If there is an after delay D on the connection, then the threshold used at Sender should be 1.7 - D.

Note that this will slow down the reaction to the physical action in Receiver. And an after delay won't help in this case, thereby nullifying the CAL theorem advantage of relaxing consistency. Consider for example the ADAS case. Slowing down the reaction at Receiver could be a really bad thing to do. So maybe this optimization should be disabled by default when the downstream reactor has a physical action?

Note that all these corner cases suggest we need a good formalism for reasoning about them. Ideally, we could prove theorems. This will be tricky because of the multiplicity of timelines. I would suggest first assuming perfectly synchronized clocks. Then all logical time relations become constraints on physical time relations with just one physical timeline.

Also, I'm seeing real potential for a nice Ph.D. thesis here... :-)
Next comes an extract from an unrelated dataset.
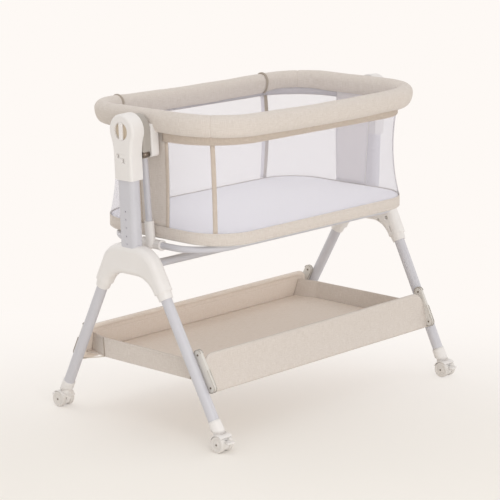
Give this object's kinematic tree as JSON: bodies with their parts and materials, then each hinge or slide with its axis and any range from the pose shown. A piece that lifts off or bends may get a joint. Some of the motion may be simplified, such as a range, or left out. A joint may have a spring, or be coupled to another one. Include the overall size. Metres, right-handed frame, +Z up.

byeonggiljun commented 11 months ago

Thank you for sharing your insights, professor!

Does this actually create a problem for NDT?

In this example, it won't cause any problems for NDT. However, when there is a loop, it needs to be analyzed. I'm doing that.

So maybe this optimization should be disabled by default when the downstream reactor has a physical action?

Yes, it should be disabled when the downstream federate has a physical action. After the discussion with @lhstrh and @hokeun, we decided that each federate reports the presence of physical action to the RTI whenever it wants to join the federation.